ONGC is leading a consortium of Indian oil firms to bid for a minority stake in an oil block at Venezuela. The consortium includes Reliance Industries besides IOC and Oil India Ltd. Though the equity valuation for the oil block is not clear at present, according to a Dow Jones report,
the block would entail development cost of $16-18 billion and could go even higher making it one of the biggest overseas investment projects for an Indian firm or a group of firms.
The oil block is one of seven such blocks in the Orinoco belt that Venezuela is offering to foreign investors. According to the Venezuelan government, the area contains 272 billion barrels of recoverable reserves. The ONGC-led consortium is studying three blocks and may ship the Venezuelan crude back to India to be processed at local refineries.

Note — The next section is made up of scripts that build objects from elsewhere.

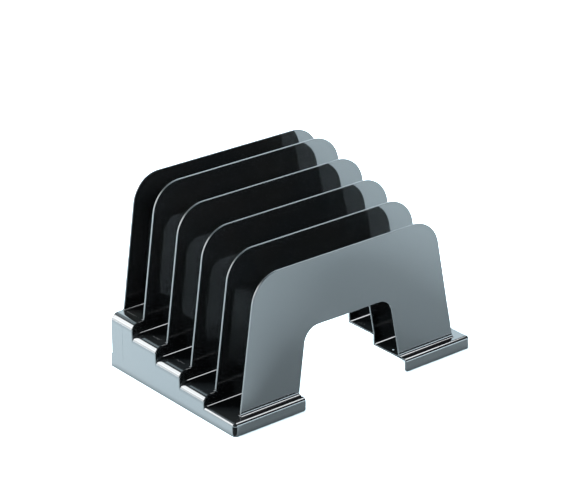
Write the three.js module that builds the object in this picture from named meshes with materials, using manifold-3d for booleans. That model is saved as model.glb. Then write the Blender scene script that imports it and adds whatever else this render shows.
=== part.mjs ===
// Desktop file sorter: six arched dividers standing on two stepped feet, five slots between them.
//
// Millimetres, +Z up. +X runs along the dividers, to the right of a person facing the sorter,
// and +Y runs to the rear. The origin is the middle of the sorter's own box, on the surface
// that it stands on.

import * as THREE from 'three';
import { mergeVertices } from 'three/addons/utils/BufferGeometryUtils.js';
import Module from 'manifold-3d';

const wasm = await Module();
wasm.setup();

// The whole sorter. Depths are measured rearward from the front face of the feet.
const WIDTH = 337;
const SHEET = 2.4; // thickness of every wall, floor and divider
const FRONT_LEDGE = 11; // front face of the feet to the first divider
const PITCH = 42.2; // divider to divider
const REAR_PITCH = 36.3; // the last slot is narrower
const FLOOR_1 = 15.2; // height of the front floor
const RISE = 12.35; // one floor to the next
const SLOT_COUNT = 5;
const LEAN = Math.tan(THREE.MathUtils.degToRad(2.4)); // the dividers and risers lean back

// A divider's outline, at floor level and at its own top.
const DIVIDER_HEIGHT = 149.4;
const OUTER_AT_FLOOR = 151.5;
const OUTER_AT_TOP = 125.7;
const OUTER_RADIUS = 36.7;
const ARCH_HEIGHT = 73;
const INNER_AT_FLOOR = 72;
const INNER_AT_ARCH = 59.8;
const ARCH_RADIUS = 20;

// The feet.
const FOOT_INNER_X = INNER_AT_FLOOR;
const FOOT_OUTER_X = WIDTH / 2;
const FRONT_EDGE_RADIUS = 4; // round edges of the lowest floor
const SIDE_EDGE_RADIUS = 10; // round outer edge of the other floors
const HEEL_DEPTH = 2.2; // ledge along the foot of the rear wall
const HEEL_HEIGHT = FLOOR_1;

// Each leg of a divider has tongues, half the sheet thick, that plug into the foot.
const TONGUE_WIDTH = 22;
const TONGUE_DEPTH = 6;
const TONGUE_CENTRES = [93, 131];
const TONGUE_CLEARANCE = 0.3;

const CURVE_STEPS = 10; // segments in a quarter circle
const CUT_MARGIN = 5; // how far a cutting body reaches past what it cuts

const slotIndices = Array.from({ length: SLOT_COUNT }, (_, index) => index);
const floorHeights = slotIndices.map((index) => FLOOR_1 + index * RISE);
const floorFronts = slotIndices.map((index) => FRONT_LEDGE + index * PITCH);
const topFloor = floorHeights[SLOT_COUNT - 1];
const rearDividerY = floorFronts[SLOT_COUNT - 1] + REAR_PITCH;
const rearWallY = rearDividerY + SHEET;
const boxDepth = rearWallY + DIVIDER_HEIGHT * LEAN;

function toManifold(geometry) {
  const bare = geometry.clone();
  bare.deleteAttribute('normal');
  bare.deleteAttribute('uv');
  const merged = mergeVertices(bare, 1e-4);
  const mesh = new wasm.Mesh({
    numProp: 3,
    vertProperties: new Float32Array(merged.attributes.position.array),
    triVerts: new Uint32Array(merged.index.array),
  });
  return new wasm.Manifold(mesh);
}

function toGeometry(manifold) {
  const mesh = manifold.getMesh();
  const geometry = new THREE.BufferGeometry();
  geometry.setAttribute('position', new THREE.BufferAttribute(mesh.vertProperties, 3));
  geometry.setIndex(new THREE.BufferAttribute(mesh.triVerts, 1));
  const faceted = geometry.toNonIndexed();
  faceted.computeVertexNormals();
  return faceted;
}

// A box given by its lowest and highest corners.
function block(low, high) {
  const size = high.map((value, axis) => value - low[axis]);
  const geometry = new THREE.BoxGeometry(...size);
  geometry.translate(...low.map((value, axis) => value + size[axis] / 2));
  return toManifold(geometry);
}

// A closed outline whose corners may be round: each corner is [u, v] or [u, v, radius].
function roundedShape(corners) {
  const shape = new THREE.Shape();
  corners.forEach(([u, v, radius = 0], index) => {
    const corner = new THREE.Vector2(u, v);
    const before = new THREE.Vector2(...corners.at(index - 1));
    const after = new THREE.Vector2(...corners[(index + 1) % corners.length]);
    const backward = before.sub(corner).normalize();
    const forward = after.sub(corner).normalize();
    const reach = radius / Math.tan(Math.acos(backward.dot(forward)) / 2);
    const start = corner.clone().addScaledVector(backward, reach);
    if (index === 0) shape.moveTo(start.x, start.y);
    else shape.lineTo(start.x, start.y);
    if (radius === 0) return;
    const middle = backward.clone().add(forward).normalize();
    const centre = corner.clone().addScaledVector(middle, Math.hypot(radius, reach));
    const end = corner.clone().addScaledVector(forward, reach);
    const startAngle = Math.atan2(start.y - centre.y, start.x - centre.x);
    const endAngle = Math.atan2(end.y - centre.y, end.x - centre.x);
    const turnsRight = backward.cross(forward) > 0;
    shape.absarc(centre.x, centre.y, radius, startAngle, endAngle, turnsRight);
  });
  shape.closePath();
  return shape;
}

// Extrusions of a shape drawn in the XZ, YZ or XY plane.
function alongY(shape, yFront, yBack) {
  const options = { depth: yBack - yFront, bevelEnabled: false, curveSegments: CURVE_STEPS };
  const geometry = new THREE.ExtrudeGeometry(shape, options);
  geometry.rotateX(Math.PI / 2);
  geometry.translate(0, yBack, 0);
  return geometry;
}

function alongX(shape, xLow, xHigh) {
  const options = { depth: xHigh - xLow, bevelEnabled: false, curveSegments: CURVE_STEPS };
  const geometry = new THREE.ExtrudeGeometry(shape, options);
  geometry.rotateX(Math.PI / 2);
  geometry.rotateZ(Math.PI / 2);
  geometry.translate(xLow, 0, 0);
  return geometry;
}

function alongZ(shape, zLow, zHigh) {
  const options = { depth: zHigh - zLow, bevelEnabled: false, curveSegments: CURVE_STEPS };
  const geometry = new THREE.ExtrudeGeometry(shape, options);
  geometry.translate(0, 0, zLow);
  return geometry;
}

// Keeps what lies behind the leaning plane that meets height z at depth y.
function behindRiser(body, y, z) {
  return body.trimByPlane([0, 1, -LEAN], (y - z * LEAN) / Math.hypot(1, LEAN));
}

// Leans a body back about the line at height z.
function leanBack(geometry, z) {
  geometry.translate(0, 0, -z);
  geometry.applyMatrix4(new THREE.Matrix4().makeShear(0, 0, 0, 0, 0, LEAN));
  geometry.translate(0, 0, z);
  return geometry;
}

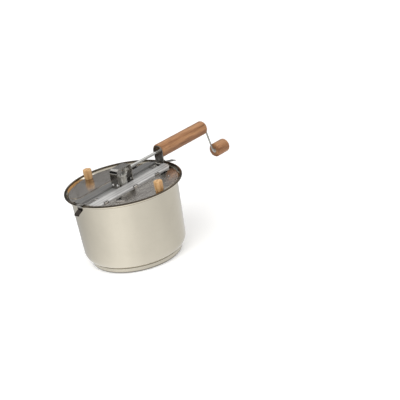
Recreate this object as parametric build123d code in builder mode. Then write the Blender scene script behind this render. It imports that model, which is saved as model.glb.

Although ONGC has been very aggressive in scouting for overseas energy assets through its international arm ONGC Videsh Ltd(OVL), the magnitude of development cost is said to be the reason why ONGC is taking the consortium route to bid for the block.
The consortium is eyeing 40% stake together in the block. ONGC and Reliance will be the two key shareholders having around 15-20% stake each while IOC is seeking 2.5-5% stake and OIL could get a 2.5% in the deal.
Others who are in the fray for the Venezuela blocks include two Chinese firms China National Petroleum Corp and Sinopec Group.